The Government's analysis is accepted. This was a sale other than in the regular course of business and the asset involved, although acquired in the regular course of business, was not one held as stock in trade or subject to depreciation. Under the controlling statute, *fn5" the events involved constitute a capital transaction. It is to be noted that in 1954 Congress reported *fn6" that this is what it understood the law to be under the Internal Revenue Code of 1939. For the reasons which will appear below, the court agrees with that report insofar as here pertinent. *fn7" Counsel have very thoroughly briefed the questions involved in deciding what effect the court should give to a Congressional committee's interpretation of a prior enactment, but no holding on the point is necessary.

 Corn Products Refining Co. v. Commissioner, 350 U.S. 46, 76 S. Ct. 20, 100 L. Ed. 29 (1955), relied on by plaintiff, is not controlling on this record. There the Supreme Court, per Mr. Justice Clark, said 350 U.S. at page 52, 76 S. Ct. at page 24, 100 L. Ed. 29:

 '* * * the capital-asset provision of § 117 must not be so broadly applied as to defeat rather than further the purpose of Congress. Burnet v. Harmel, 287 U.S. 103, 108 (53 S. Ct. 74, 76, 77 L. Ed. 199). Congress intended that profits and losses arising from the everyday operation of a business be considered as ordinary income or loss rather than capital gain or loss. The preferential treatment provided by § 117 applies to transactions in property which are not the normal source of business income. It was intended 'to relieve the taxpayer from * * * excessive tax burdens on gains resulting from a conversion of capital investments, and to remove the deterrent effect of those burdens on such conversions.' Burnet v. Harmel, 287 U.S., at 106, (53 S. Ct. at 75). Since this section is an exception from the normal tax requirements of the Internal Revenue Code, the definition of a capital asset must be narrowly applied and its exclusion interpreted broadly. *fn8" This is necessary to effectuate the basis congressional purpose. This Court has always construed narrowly the term 'capital assets' in § 117. See Hort v. Commissioner, 313 U.S. 28, 31 (61 S. Ct. 757, 758, 85 L. Ed. 1168); Kieselbach v. Commissioner, 317 U.S. 399, 403 (63 S. Ct. 303, 305, 87 L. Ed. 358).'

 The Corn Products Co. decision does not lay down a rule of law that capital gains and losses are realized only from transactions involving 'investments' nor does it undertake to define 'investments.' It held that certain transactions involved in the case before the court were an integral part of the taxpayer's business and that, therefore, gains realized from them were ordinary income, not capital gains. If this is amplified and stated as a general rule, the point of the case appears to be that the courts are to look not merely to the subject matter of a transaction but also to its purpose in the context of the taxpayer's course of business. It is clear that what in one context is a capital asset may in another situation produce ordinary income or loss. It is not controlling that the Camden Trust Company, to whom Lit Brothers sold its receivables, realized ordinary income as a result of the $ 115,000. discount. Analogous is the situation in which A, a housewife, invests in an Oriental carpet and later sells it to B, a dealer in such carpets. In A's hands the carpet can be a capital asset and in B's hands, stock in trade; the profit or loss sustained by each is accorded different treatment.
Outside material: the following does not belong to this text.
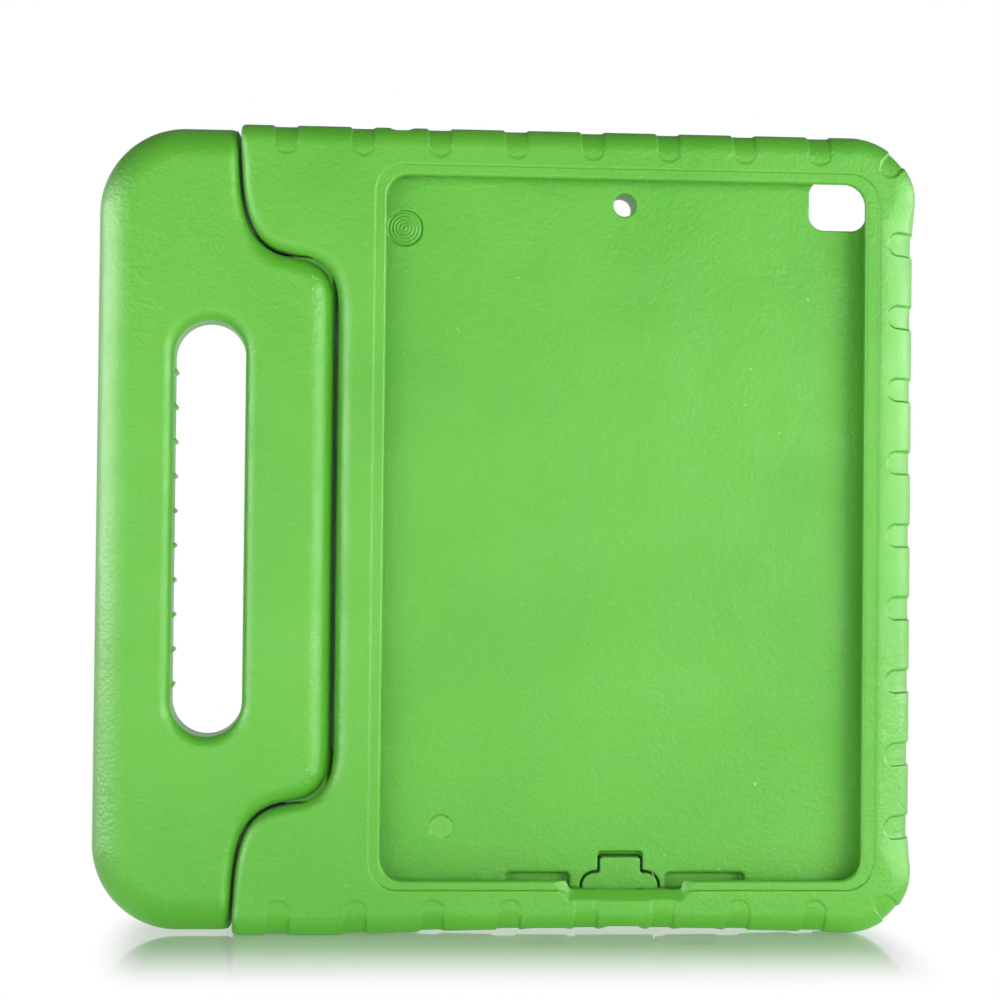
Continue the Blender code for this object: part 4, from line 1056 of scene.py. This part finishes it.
def stage_sheet(name, z, share, mat):
    """A level square sheet of the studio."""
    bm = bmesh.new()
    bmesh.ops.create_grid(bm, x_segments=1, y_segments=1, size=FLOOR_SIZE)
    mesh = bpy.data.meshes.new(name)
    bm.to_mesh(mesh)
    bm.free()
    sheet = bpy.data.objects.new(name, mesh)
    bpy.context.scene.collection.objects.link(sheet)
    sheet.location.z = z
    sheet.scale = (share, share, 1.0)
    mesh.materials.append(mat)
    sheet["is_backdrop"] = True


def studio_world():
    """A dim world that the camera, reflections and glass see as plain white."""
    world = bpy.data.worlds.new("studio")
    bpy.context.scene.world = world
    world.use_nodes = True
    tree = world.node_tree
    back = tree.nodes["Background"]
    back.inputs["Color"].default_value = (1.0, 1.0, 1.0, 1.0)
    path = tree.nodes.new("ShaderNodeLightPath")
    seen = path.outputs["Is Camera Ray"]
    for ray in ("Is Glossy Ray", "Is Transmission Ray"):
        either = tree.nodes.new("ShaderNodeMath")
        either.operation = "MAXIMUM"
        tree.links.new(seen, either.inputs[0])
        tree.links.new(path.outputs[ray], either.inputs[1])
        seen = either.outputs[0]
    strength = tree.nodes.new("ShaderNodeMapRange")
    strength.inputs["To Min"].default_value = AMBIENT
    strength.inputs["To Max"].default_value = 1.0
    tree.links.new(seen, strength.inputs["Value"])
    tree.links.new(strength.outputs[0], back.inputs["Strength"])


def area_light(name, place, size, power):
    """A soft box that faces the object's middle."""
    data = bpy.data.lights.new(name, "AREA")
    data.shape = "RECTANGLE"
    data.size, data.size_y = size
    data.energy = power
    lamp = bpy.data.objects.new(name, data)
    bpy.context.scene.collection.objects.link(lamp)
    lamp.location = place
    middle = Vector((0.0, 0.0, MID_Z * MM))
    lamp.rotation_euler = (middle - Vector(place)).to_track_quat("-Z", "Y").to_euler()
    return lamp


def studio():
    """A pale floor, a white world, soft boxes at both sides and a dark flag that shades them from above."""
    stage_sheet("studio_floor", FLOOR_Z, 1.0, floor_material())
    stage_sheet("studio_flag", FLAG_Z, FLAG_SHARE, flag_material())
    studio_world()
    for box in SOFT_BOXES:
        area_light(*box)
    area_light(*FRONT_BOX).visible_glossy = False
    for gleam in GLEAMS:
        area_light(*gleam).visible_diffuse = False


# The camera, from the photograph's perspective: it stands a little to the left and just under the middle
CAMERA_AZIMUTH = math.radians(4.43)
CAMERA_ELEVATION = math.radians(-1.08)
CAMERA_ROLL = math.radians(0.60)
CAMERA_DISTANCE = 900.0
CAMERA_TARGET = Vector((-2.86, 0.0, 151.6))
FOCAL_PIXELS = 2555.5
IMAGE_PIXELS = 1000.0
SENSOR = 36.0


def camera():
    """The camera, set up from its angles, distance and target."""
    ca, sa = math.cos(CAMERA_AZIMUTH), math.sin(CAMERA_AZIMUTH)
    ce, se = math.cos(CAMERA_ELEVATION), math.sin(CAMERA_ELEVATION)
    ahead = Vector((sa * ce, ca * ce, -se))
    right = Vector((ca, -sa, 0.0))
    up = right.cross(ahead)
    cr, sr = math.cos(CAMERA_ROLL), math.sin(CAMERA_ROLL)
    turned_right = right * cr + up * sr
    turned_up = up * cr - right * sr
    data = bpy.data.cameras.new("camera")
    data.sensor_width = SENSOR
    data.lens = SENSOR * FOCAL_PIXELS / IMAGE_PIXELS
    data.clip_start = 0.01
    item = bpy.data.objects.new("camera", data)
    bpy.context.scene.collection.objects.link(item)
    basis = Matrix((turned_right, turned_up, -ahead)).transposed().to_4x4()
    basis.translation = (CAMERA_TARGET - ahead * CAMERA_DISTANCE) * MM
    item.matrix_world = basis
    bpy.context.scene.camera = item


# The scene

def main():
    camera()
    studio()
    bpy.context.scene.view_settings.view_transform = "Standard"

    body_foam = foam_material("body_foam", 0.0, SCUFFS, True)
    handle_foam = foam_material("handle_foam", -0.03)
    flap_foam = foam_material("flap_foam", 0.02)
    plastic = pin_material()

    pieces = (
        (build_body(), "case", "case_body", "green_foam", body_foam),
        (build_handle(), "handle", "carry_handle", "green_foam_handle", handle_foam),
        (build_flap(), "flap", "port_cover_flap", "green_foam_flap", flap_foam),
    )
    for piece, body, node, slot, mat in pieces:
        piece.data.materials.append(mat)
        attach(piece, body)
        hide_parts(node)
    for name in ("upper_hinge_pin", "lower_hinge_pin"):
        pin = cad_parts[name]
        pin.data.materials.clear()
        pin.data.materials.append(plastic)

    sizes = {"cad": cad_bounds, "visual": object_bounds()}
    {key: [list(map(float, c)) for c in value] for key, value in sizes.items()}


main()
 Regardless of what the 1954 Congress thought § 117 of the 1939 Code meant, clearly the concept of 'property' was broader under the 1939 Code than it is under the 1954 Code. *fn9" The courts have, quite correctly, followed the Corn Products Co. case, supra, in holding that proceeds from the sale of items needed to assure a supply of materials which taxpayers made a physical part of their products as passed on to customers were to be treated as ordinary income. Mansfield Journal Co. v. Commissioner, 274 F.2d 284 (6th Cir. 1960); Hallcraft Homes, Inc., 40 T.C. 199 (April 30, 1963). See, also, Booth Newspapers, Inc. v. United States, 303 F.2d 916 (Ct.Cl.1962). These items were closely related to inventory. In the instant case, the asset involved is not of such a nature, nor is it of a kind subject to allowance for depreciation. See 117(a)(1), Int.Rev. Code of 1939. Simply because the income produced by sale of an inventory item is ordinary income, the asset received by the seller is not forever barred from being a capital asset. Once ordinary income is realized, it cannot be reduced save by allowable deductions. Here taxpayer was on the accrual basis and had already recognized as income the face value of the accounts (Document 7, par. 12). *fn10" That having occurred, the accounts receivable were 'property' within the meaning of § 117 and loss an sale of the accounts produced no allowable deduction from ordinary income. Wachovia Bank & Trust Company v. United States, 288 F.2d 750, 758 (4th Cir. 1961); Von Hoffman Corp. v. Commissioner, 253 F.2d 828 (8th Cir. 1958); Benedum v. Granger, 180 F.2d 564 (3rd Cir. 1950); Graham Mill & Elevator Co. v. Thomas, 152 F.2d 564 (5th Cir. 1945); Torodor v. Commissioner, 19 T.C. 530 (1952). See, also, Jacob Bros. Co. v. Commissioner, 50 F.2d 394 (2nd Cir. 1931), holding, with regard to excess profits tax, that the unpaid balance of an instalment receivable already realized under the accrual method as income is capital. Cf. John M. Brant Co. v. United States, 40 F.2d 126 (Ct.Cl. 1930).

 In view of the alternative contention at pages 4-5 of plaintiff's Pre-Trial Memorandum (Section A(2)), the case will continue for disposition of this alternative contention. See footnote at page 3 of defendant's Brief (Document 19).


 And now, January 21, 1964, upon consideration of the above Motions, Briefs and Memoranda of Law (Documents 18, 19, 20 and 21), oral argument, and the record, it is ordered that plaintiff's motion for summary judgment (Document 15) is denied and defendant's motion for partial summary judgment (Document 16) is granted.